The increase in the number of slides being stained for specific markers and used in diagnosis, along with the increased need for quantitative assessment of the degree of staining, number of cells, or spatial arrangement of cells within the tumor, has increased the volume and type of work that pathologists encounter in their diagnostic workflow. Our team works on the development of tools for quantitative digital pathology analysis that can benefit pathologists, by building and validating semi-automated algorithms for cellular quantification and intensity scoring of stained slides. We use machine learning methods to learn features that distinguish different morphological regions from pathologist annotations. These are then fed into a tissue segmentation and classification framework to break the tissue down into its components, either on the individual cell level, or the glandular level. Staining intensity is quantified following colour deconvolution of the individual stain components, and reporting metrics are designed, in close collaboration with pathologists and biological scientists, to identify the appropriate outputs for comparing between treatment groups or different cancer types.
The use of multiplexed digital pathology stains allows us to build a generalized analytical framework to perform “tissue cytometry”. This new technology can extract quantitative image-derived features in a reproducible and robust fashion, providing clinicians and biological scientists with tools to measure previously inaccessible phenomena, like measuring the hypoxic gradient directly within tumor sections, or comparing glucose uptake to lactic acid production in the same tumor sample. This approach establish the foundation for a bridge between traditional morphometric assessment of tumor biopsies, and the detailed spatially resolved chemical and molecular content maps of each tumor, providing an invaluable toolkit for the discovery of cancer molecular subtypes, and development of therapeutic interventions.
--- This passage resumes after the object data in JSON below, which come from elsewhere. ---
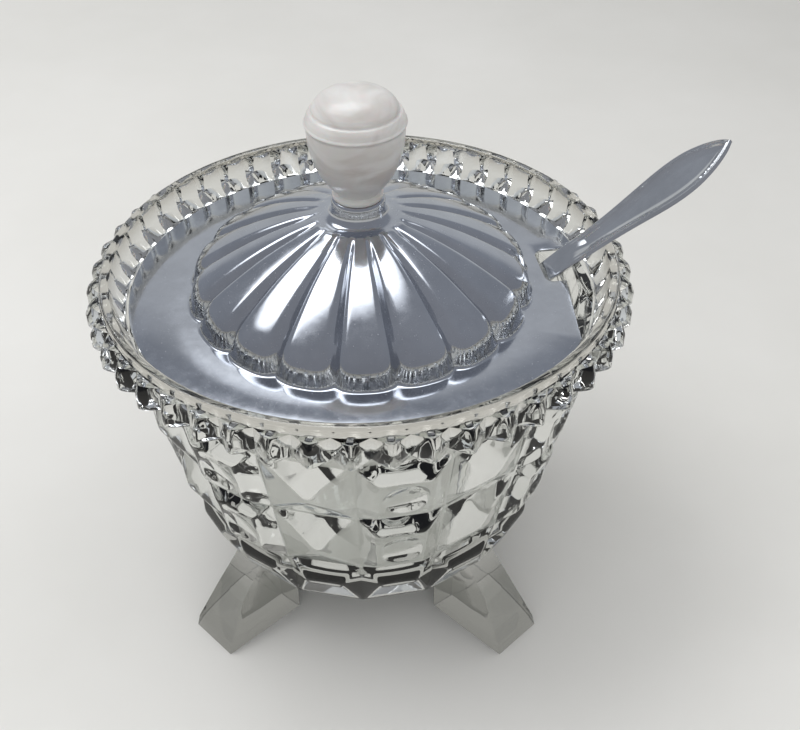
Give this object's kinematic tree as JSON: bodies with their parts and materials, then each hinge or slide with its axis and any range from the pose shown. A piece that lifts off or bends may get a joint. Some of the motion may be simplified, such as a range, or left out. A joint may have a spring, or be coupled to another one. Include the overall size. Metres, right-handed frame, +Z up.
{
  "type": "sugar jar",
  "caption": "Footed pressed-glass sugar jar with a toothed collar, a lift-off fluted chrome lid with a plastic knob, and a spoon that leans out through the lid's notch.",
  "frame": {"origin": "centre of the plane that the four feet stand on, on the jar's axis", "axes": "+Z up along the jar's axis, +X the way the spoon's handle leans"},
  "size_m": [0.1345, 0.116, 0.1223],
  "materials": {
    "clear_glass": "fire-polished pressed glass",
    "lid_chrome": "polished chrome with fine scratches",
    "knob_plastic": "pearly",
    "screw_steel": "plain",
    "spoon_chrome": "polished"
  },
  "bodies": {
    "jar": {"glass_jar": "clear_glass"},
    "lid": {"lid": "lid_chrome", "lid_margin": "lid_chrome", "knob": "knob_plastic", "knob_screw": "screw_steel"},
    "spoon": {"spoon": "spoon_chrome"}
  },
  "joints": [
    {"name": "lid_lift", "type": "slide", "parent": "jar", "child": "lid", "axis": [0, 0, 1], "range_m": [0, 0.08]},
    {"name": "spoon_slide", "type": "slide", "parent": "jar", "child": "spoon", "axis": [0.7373, 0, 0.6756], "range_m": [0, 0.03]}
  ]
}
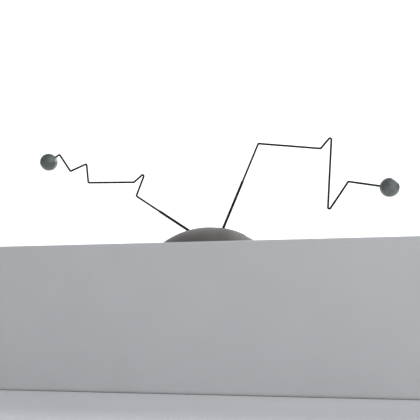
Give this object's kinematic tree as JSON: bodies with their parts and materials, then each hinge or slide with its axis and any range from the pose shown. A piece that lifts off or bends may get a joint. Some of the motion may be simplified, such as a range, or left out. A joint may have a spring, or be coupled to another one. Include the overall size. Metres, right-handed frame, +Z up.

Biography: Dr. Trevor McKee received his Ph.D. in Biological Engineering from the Massachusetts Institute of Technology in 2005, in the laboratory of Dr. Rakesh Jain of Harvard Medical School. During his graduate work, he pioneered the application of new imaging and analysis technologies to studying drug transport within tumors, and on developing methods to improve drug delivery. He also holds a Bachelors of Science in Chemical Engineering with a Biotechnology minor from the University at Buffalo. He moved to Toronto to continue postdoctoral work at the Ontario Cancer Institute, applying multi-modality imaging and quantitative image analysis methods to study preclinical cancer models. He has a successful track record of high-impact publications with a number of clinical and basic science collaborators, and has also collaborated with pharmaceutical companies on imaging-based preclinical testing of new compounds. He is currently Image Analysis Core Manager of the STTARR Innovation Centre, and manages a team of analysts to develop new algorithms for machine-learning powered image segmentation and quantification across a number of disease sites. His research interests lie in studying the tumor microenvironment, drug and oxygen delivery, and the development of tools for “tissue cytometry” – deriving complex biological and spatial relationships from tissue sections via computational image analysis methods.